Researchers at Penn State have successfully 3D bioprinted breast cancer tumors and treated them in a breakthrough study to better understand the disease that is one of the leading causes of mortality worldwide.

A scientific first, the achievement lays the foundation for precision fabrication of tumor models. The advancement will enable future study and development of anti-cancer therapies without the use of "in vivo" — or "in animal" — experimentation.

“This will help us understand how human immune cells interact with solid tumors,” said Ibrahim Ozbolat, senior author of the study. “We’ve developed a tool that serves as a clinical test platform to safely and accurately evaluate experimental therapies. It is also a research platform for immunologists and biologists to understand how the tumor grows, how it interacts with human cells, and how it metastasizes and spreads in the body.”

Ozbolat specializes in 3D printing to create a range of tissues for use in human healthcare. The lab’s U.S. National Science Foundation-supported work using 3D bioprinting to help in the study of breast cancer was recently published in Advanced Functional Materials and Biofabrication.

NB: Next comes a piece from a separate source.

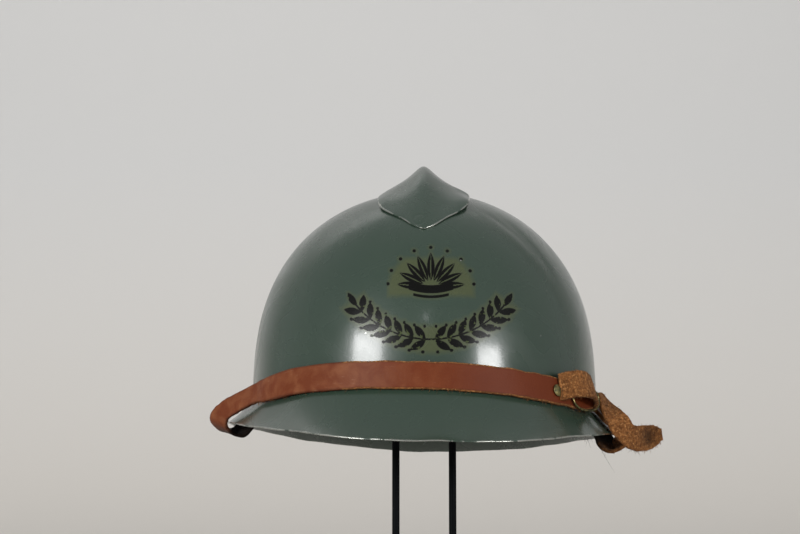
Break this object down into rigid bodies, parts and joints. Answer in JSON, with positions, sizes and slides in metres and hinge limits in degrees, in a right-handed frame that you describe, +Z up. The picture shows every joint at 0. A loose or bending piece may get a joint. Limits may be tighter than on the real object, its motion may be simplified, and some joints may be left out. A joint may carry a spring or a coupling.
{
  "type": "steel helmet on display stand",
  "caption": "Green enamelled steel helmet with a ridge comb, an all-round brim and a red-brown leather chin strap over the visor, on a black stand with slim rods.",
  "frame": {"origin": "middle of the underside of the stand's round base, under the middle of the helmet", "axes": "+Z up, -Y towards the visor, +X towards the wearer's left, where the ring and the loose strap end are"},
  "size_m": [0.257, 0.288, 0.2893],
  "materials": {
    "enamel": "glossy stoved grey-green enamel with small chips and a bright worn rim",
    "leather": "smooth red-brown grain side, rough brown flesh side, worn pale patches",
    "brass": "dull brass with an olive patina",
    "black_steel": "satin black paint",
    "pad_rubber": "matt black rubber pad"
  },
  "bodies": {
    "root": {"bowl": "enamel", "brim": "enamel", "comb": "enamel", "strap_long": "leather", "strap_short": "leather", "strap_stud": "brass", "strap_ring": "brass", "strap_bracket_left": "black_steel", "strap_bracket_right": "black_steel", "stand_base": "black_steel", "stand_rod_left": "black_steel", "stand_rod_right": "black_steel", "stand_saddle": "pad_rubber"}
  },
  "joints": []
}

The researchers used a relatively new technique called aspiration-assisted bioprinting to precisely locate tumors in three dimensions and create the tissue. The researchers then formed the tissue into a multi-scale vascularized breast tumor model with blood vessels, which they discovered responded to chemotherapy and cell-based immunotherapeutics.

The team first validated the accuracy of its tumor model by treating it with doxorubicin, an anthracycline-based chemotherapeutic drug commonly used for treating breast cancer. Finding that the 3D printed tumor responded to chemotherapy, the researchers went on to test a cell-based immunotherapeutic treatment on the tumor in collaboration with Derya Unutmaz, an immunologist at Jackson Laboratory.

The researchers used human CAR-T cells that were engineered via gene editing to recognize and fight an aggressive form of breast cancer cells. After 72 hours of circulating the edited CAR-T cells through the tumor, the researchers found that the cells within the bioprinted tumor had generated a positive immune response and were fighting off the cancer cells.